Several UAE residents are travelling abroad for the Eid Al Adha long weekend, however, the demand for local staycations is going strong, according to industry experts.
The demand comes not just from local residents but also from international travellers.
dnata Travel has revealed that 25 per cent of their overall travel bookings for the anticipated Eid Al Adha break this July are for staycations, with an up tick in demand for new hotels.
“We have certainly witnessed a rise in multi-night staycation bookings this year,” said Meerah Ketait, Head of Retail and Leisure UAE at dnata Travel. “A trend we are witnessing is that travellers are booking more from our one-stop travel shops in advance, from additional nights, to enhanced meal plans such as all-inclusive packages, resort transfers, in-resort activities, and more, to truly make the most of their travel plans in 2022.”
UAE residents will get a long weekend in July as the country marks Eid Al Adha. As per astronomical calculations, the Islamic festival is expected to be from Friday, July 8, to Monday, July 11. It will most likely be a four-day weekend for public and private sector employees in the UAE. The actual dates will be determined by the sighting of the crescent moon.
Other hotels in the country are also experiencing an increase in demand for luxurious offerings. “We are seeing a shift in guests’ preferences with most seeking out private and exclusive spaces with a bespoke vacation or staycation offering,” said Olinda Morais, Senior Director of Sales & Marketing at Madinat Jumeirah. “There is a strong appetite for suites and penthouses within the hotel environment.”
For the upcoming summer break, the hotel is gearing up to meet demand for higher, more exclusive room categories. “These include personal experiences such as private butlers and curated personalised attention,” said Olinda Morais. “Offering daily breakfast, sundowners and afternoon tea to club room, suite, and penthouse guests only, the popularity of our Club Lounges is testament to the fact that guests desire exclusive privileges and experiences now more than ever. In addition to this, guests prefer resorts that offer a vast array of culinary experiences.” The hotel has also seen an increase in demand for intimate room offerings from multi-generational families.
These observations are echoed by other industry insiders. “We can see that families have started looking for more luxurious experiences and accordingly we’re seeing increased demand for our Royal residences,” said Sarah Hammond, Director of Sales, Jumeirah Zabeel Saray. “There’s also demand for higher room categories with access to the Club Lounge for additional F&B experiences like the afternoon tea and evening beverages and canapes in addition to a dedicated area for breakfast.”
In terms of length of stay and kind of travellers, most hoteliers have observed the same kind of trends. “We have certainly witnessed a rise in multi-night staycation bookings this year,” said Meerah Ketait. “There is also a rise in family bookings this summer for UAE staycations, which is evident in the top-choice hotel properties.”

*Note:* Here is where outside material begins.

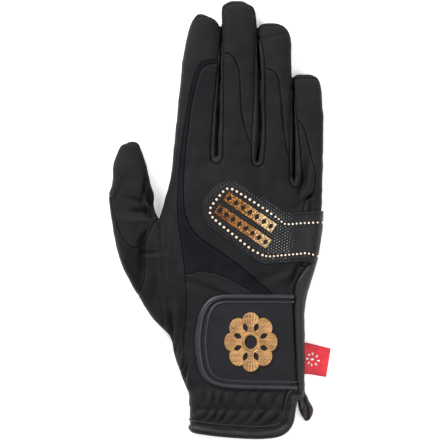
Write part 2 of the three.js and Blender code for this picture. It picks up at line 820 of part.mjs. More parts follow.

Sarah Hammond has also observed similar trends within their hotels. “As Eid is all about family and family gatherings, many have opted for a staycation within the country,” she said. “The average at our hotel is 3 to 4 nights for UAE locals, while visitors usually take a longer break and the number of nights booked could go up to 5 or 6 nights.”
In addition to this, there are more tourists who work remotely coming into the country, according to Daria Kucheriavaya, General Manager of Aloft Dubai South.
“Our long-stay option is gaining popularity with the remote work crowd who are travelling from other countries and need flexible accommodation options with easy access to facilities and amenities and without any long-term commitment,” she said. The hotel has also been seeing a steady flow of tourists and residents taking advantage of competitive room rates and offers this summer.